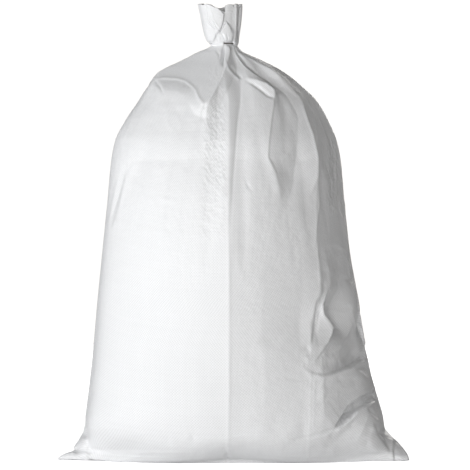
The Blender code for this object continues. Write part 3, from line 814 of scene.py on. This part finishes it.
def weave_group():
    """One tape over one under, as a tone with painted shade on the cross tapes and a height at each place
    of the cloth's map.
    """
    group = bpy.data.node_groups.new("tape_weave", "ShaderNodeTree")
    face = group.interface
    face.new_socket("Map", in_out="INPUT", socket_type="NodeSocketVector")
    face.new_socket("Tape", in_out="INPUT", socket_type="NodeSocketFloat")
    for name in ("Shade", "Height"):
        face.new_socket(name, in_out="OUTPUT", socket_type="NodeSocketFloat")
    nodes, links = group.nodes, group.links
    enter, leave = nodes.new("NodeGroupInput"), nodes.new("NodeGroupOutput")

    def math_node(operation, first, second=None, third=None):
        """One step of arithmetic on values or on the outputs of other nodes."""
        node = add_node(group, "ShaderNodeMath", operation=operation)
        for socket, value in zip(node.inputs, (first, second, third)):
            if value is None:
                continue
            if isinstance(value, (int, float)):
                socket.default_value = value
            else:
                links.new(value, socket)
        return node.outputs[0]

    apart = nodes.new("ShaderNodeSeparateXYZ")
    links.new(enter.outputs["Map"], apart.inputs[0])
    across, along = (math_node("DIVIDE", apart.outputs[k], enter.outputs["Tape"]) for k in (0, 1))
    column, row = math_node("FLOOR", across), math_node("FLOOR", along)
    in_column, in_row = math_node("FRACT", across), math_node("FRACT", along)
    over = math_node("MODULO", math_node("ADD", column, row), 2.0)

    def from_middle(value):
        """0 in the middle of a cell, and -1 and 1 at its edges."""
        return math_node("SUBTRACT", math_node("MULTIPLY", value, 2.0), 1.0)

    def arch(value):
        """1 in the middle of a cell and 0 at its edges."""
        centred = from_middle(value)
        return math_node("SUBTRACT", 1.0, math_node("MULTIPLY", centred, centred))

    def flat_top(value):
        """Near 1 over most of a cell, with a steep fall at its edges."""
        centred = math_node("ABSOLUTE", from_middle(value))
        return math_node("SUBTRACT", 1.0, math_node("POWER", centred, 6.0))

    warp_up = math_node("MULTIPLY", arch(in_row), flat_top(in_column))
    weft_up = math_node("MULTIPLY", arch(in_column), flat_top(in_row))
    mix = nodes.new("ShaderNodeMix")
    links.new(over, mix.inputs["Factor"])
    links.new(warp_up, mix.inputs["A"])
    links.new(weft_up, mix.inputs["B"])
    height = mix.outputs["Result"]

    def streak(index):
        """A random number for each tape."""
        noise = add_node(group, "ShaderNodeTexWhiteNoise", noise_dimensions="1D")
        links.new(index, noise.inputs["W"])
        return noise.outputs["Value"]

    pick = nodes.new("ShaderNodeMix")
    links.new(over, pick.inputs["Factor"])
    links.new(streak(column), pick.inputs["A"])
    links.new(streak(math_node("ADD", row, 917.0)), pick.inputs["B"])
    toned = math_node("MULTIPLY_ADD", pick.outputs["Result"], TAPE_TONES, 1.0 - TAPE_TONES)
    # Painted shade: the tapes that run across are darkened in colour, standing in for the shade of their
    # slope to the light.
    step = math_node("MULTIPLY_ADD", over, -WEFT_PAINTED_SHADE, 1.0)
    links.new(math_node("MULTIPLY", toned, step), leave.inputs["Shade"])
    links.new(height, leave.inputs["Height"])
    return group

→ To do
All the data must be duplicated exactly, with nothing added or removed.

→ Exercise answer
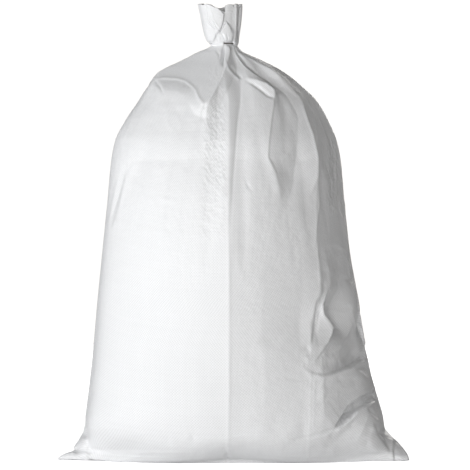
The Blender code for this object continues. Write part 3, from line 814 of scene.py on. This part finishes it.
def weave_group():
    """One tape over one under, as a tone with painted shade on the cross tapes and a height at each place
    of the cloth's map.
    """
    group = bpy.data.node_groups.new("tape_weave", "ShaderNodeTree")
    face = group.interface
    face.new_socket("Map", in_out="INPUT", socket_type="NodeSocketVector")
    face.new_socket("Tape", in_out="INPUT", socket_type="NodeSocketFloat")
    for name in ("Shade", "Height"):
        face.new_socket(name, in_out="OUTPUT", socket_type="NodeSocketFloat")
    nodes, links = group.nodes, group.links
    enter, leave = nodes.new("NodeGroupInput"), nodes.new("NodeGroupOutput")

    def math_node(operation, first, second=None, third=None):
        """One step of arithmetic on values or on the outputs of other nodes."""
        node = add_node(group, "ShaderNodeMath", operation=operation)
        for socket, value in zip(node.inputs, (first, second, third)):
            if value is None:
                continue
            if isinstance(value, (int, float)):
                socket.default_value = value
            else:
                links.new(value, socket)
        return node.outputs[0]

    apart = nodes.new("ShaderNodeSeparateXYZ")
    links.new(enter.outputs["Map"], apart.inputs[0])
    across, along = (math_node("DIVIDE", apart.outputs[k], enter.outputs["Tape"]) for k in (0, 1))
    column, row = math_node("FLOOR", across), math_node("FLOOR", along)
    in_column, in_row = math_node("FRACT", across), math_node("FRACT", along)
    over = math_node("MODULO", math_node("ADD", column, row), 2.0)

    def from_middle(value):
        """0 in the middle of a cell, and -1 and 1 at its edges."""
        return math_node("SUBTRACT", math_node("MULTIPLY", value, 2.0), 1.0)

    def arch(value):
        """1 in the middle of a cell and 0 at its edges."""
        centred = from_middle(value)
        return math_node("SUBTRACT", 1.0, math_node("MULTIPLY", centred, centred))

    def flat_top(value):
        """Near 1 over most of a cell, with a steep fall at its edges."""
        centred = math_node("ABSOLUTE", from_middle(value))
        return math_node("SUBTRACT", 1.0, math_node("POWER", centred, 6.0))

    warp_up = math_node("MULTIPLY", arch(in_row), flat_top(in_column))
    weft_up = math_node("MULTIPLY", arch(in_column), flat_top(in_row))
    mix = nodes.new("ShaderNodeMix")
    links.new(over, mix.inputs["Factor"])
    links.new(warp_up, mix.inputs["A"])
    links.new(weft_up, mix.inputs["B"])
    height = mix.outputs["Result"]

    def streak(index):
        """A random number for each tape."""
        noise = add_node(group, "ShaderNodeTexWhiteNoise", noise_dimensions="1D")
        links.new(index, noise.inputs["W"])
        return noise.outputs["Value"]

    pick = nodes.new("ShaderNodeMix")
    links.new(over, pick.inputs["Factor"])
    links.new(streak(column), pick.inputs["A"])
    links.new(streak(math_node("ADD", row, 917.0)), pick.inputs["B"])
    toned = math_node("MULTIPLY_ADD", pick.outputs["Result"], TAPE_TONES, 1.0 - TAPE_TONES)
    # Painted shade: the tapes that run across are darkened in colour, standing in for the shade of their
    # slope to the light.
    step = math_node("MULTIPLY_ADD", over, -WEFT_PAINTED_SHADE, 1.0)
    links.new(math_node("MULTIPLY", toned, step), leave.inputs["Shade"])
    links.new(height, leave.inputs["Height"])
    return group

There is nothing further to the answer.